Sitting around slows you down
On the contrary, when you sit around for a long time doing nothing, you become quite unmotivated. You drop down below rest and into ennui. Consider people who are unemployed. Apart from the fact that they’re not earning money, they’re also sitting around not doing much. And what happens? They become quite unmotivated. Their behaviour, and even their speech, becomes unfocused and slower. They become less engaged and engaging. If you ask them to evaluate their experience of any average day while sitting around doing nothing, it’s probably not going to score very high. And sure, low mood and depression is likely to follow.
If you’re objective, you’ll see that you feel motivated after performing a task, especially a challenging one.
If you’re insisting that it’s because they’re not earning money, consider this. I’ve been called in more than once to coach men in their forties who have achieved that great goal of making all the money they want, selling out their business for tens or hundreds of millions. And guess what? Very often they’re depressed. In one case, the guy was suicidal. Why? He had nothing to do and so he was sitting around, not being active.
As the primary researcher into the flow state, Mihály Csikszentmihalyi, pointed out, when your mind is not meaningfully occupied, its natural tendency is to focus on what’s missing, on problems. It produces negative thoughts.
The real reason why you feel motivated on a Friday
So, what if the real reason why you feel motivated on a Friday is not because the weekend is coming up, but because you’ve been actively engaged in work tasks that have been getting you into the flow state quite often? Think about it. That’s what’s been going on for all of Tuesday, Wednesday, Thursday and now you’re actually at a level of peak performance.
Similarly, the reason why you feel so terrible on a Monday, apart from the fact that we might have a hangover, is not that you have a week of work ahead, but that you’ve been doing nothing for a day or two, lounging around and losing focus. (And this is made worse by your story that work is bad and rest, or doing nothing, is good.)
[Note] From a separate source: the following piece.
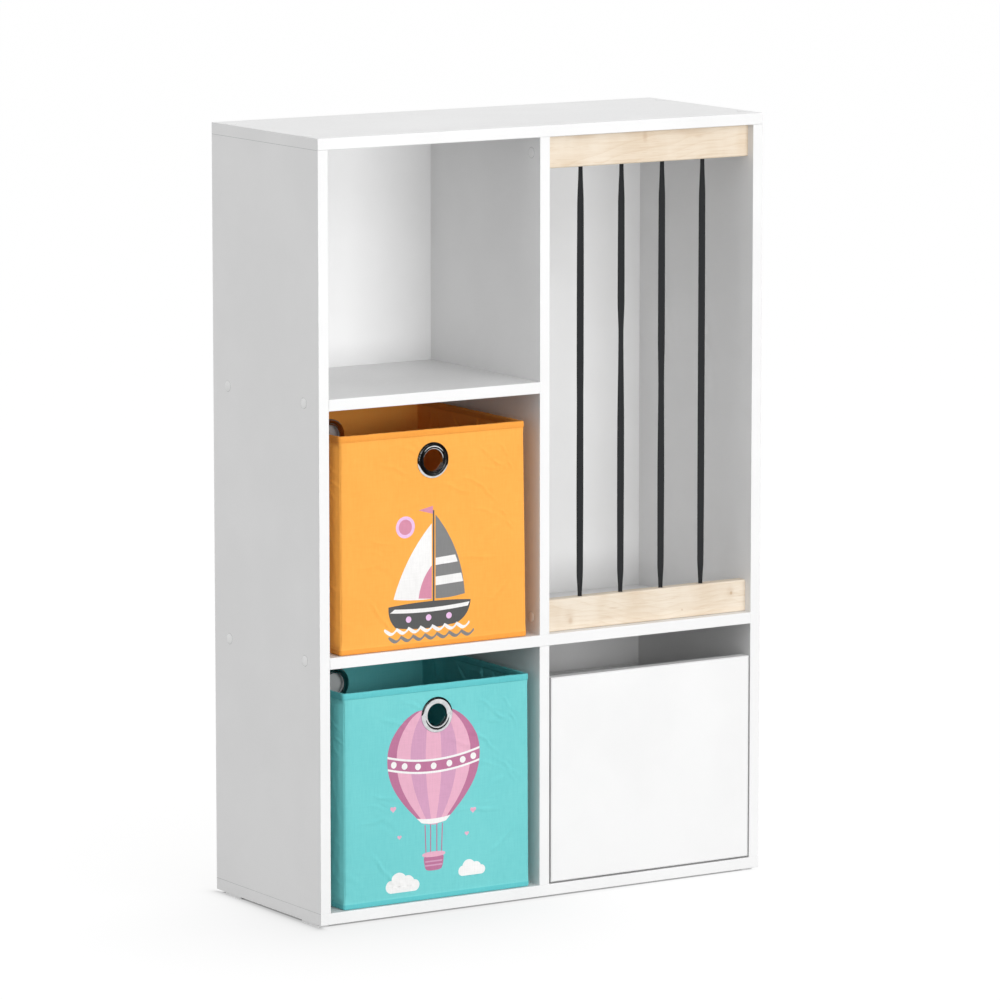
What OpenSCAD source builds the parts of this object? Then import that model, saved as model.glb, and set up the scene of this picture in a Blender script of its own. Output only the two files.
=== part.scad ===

Some people may be cynical about this, and sure, there are those who are in dead-end jobs or who are slaves in one way or another. Indeed, that’s another matter and, by the way, it’s one you’re equally responsible for. However, the science really supports this notion and it’s worth exploring by gathering some objective evidence from your own life.
How to gather evidence about your motivational state
How would you do that? When Csikszentmihalyi started the research into the flow state back in the Seventies, it was the days before cell phones and the Internet. He gave his subjects a backpack with a clipboard inside it, and a pager. When their pager beeped, the subjects had to take the clipboard from the backpack and note down what they were doing and report on what they were experiencing.
What if the real reason why you feel motivated on a Friday is because you’ve been busy and getting into the flow state quite often?
If you did this for yourself, and asked your people to do it, you’d probably all find the same thing: that you’re more motivated and in a better overall state of mind when you’re at work, or when you’re busy, than when you’ve spent too long in the rest state and dropped down into ennui, or boredom.
Work is good for motivation, so don’t stop, even if you win the lottery
Now, here’s the thing. You probably think that you want to win the lottery and then spend the rest of your life doing nothing. However, if you look at it, there’s a very good chance you’ll become depressed, and not because of all the fake friends who’ll suddenly pitch up. It’ll be because you’ve gone off the boil.
So tasks are good for you, and work is good for you. Yet, if you’re like most people, you have this story, or narrative, that doing nothing is better than being active. At work during the week, you’re reluctant to do certain tasks that you rate as unpleasant, or unnecessary; then, at home on the weekend, you’re just as reluctant to sort out that mess in the garage, or file your accounts, or digitise your photographs.
Therefore, if you ever do win the lottery, I say, be grateful to have that money in the bank to feel secure with, and then go back to work. Invest the money, let it be your retirement fund, and maybe take a holiday or two, but otherwise, I hope you’ll continue to engage constructively at work, simply because it produces a much better state of mind.
Any task or activity can get you motivated
And before you say, Yes, but it has to be the right job, the right task, consider this. The science shows that you can get into the flow state with many more activities than you would think possible. In fact, Csikszentmihalyi says that often you need an incentive to get you started with an activity that ultimately proves to be satisfying. This means that sometimes you just need to get started and then, once you’re positively engaged, you find—if you’re objective about your experience—that you can and do enjoy it.
Sure, some people prefer to work on their own and get into the flow state more easily than when having to collaborate on a team. Others are happier out there with people than sticking around and doing all the paperwork. So, yes, you can work—and get people to work—in a way that aligns with those strengths and those personality attributes. However, when you have to do that other thing that you’re not so happy about, you can trust that if you just get on and do it, you’ll end up enjoying it, even if you are reluctant to admit it. Likewise, as a leader, you can leverage this fact when people complain about having to do something. Just give them a clipboard and send them on their way!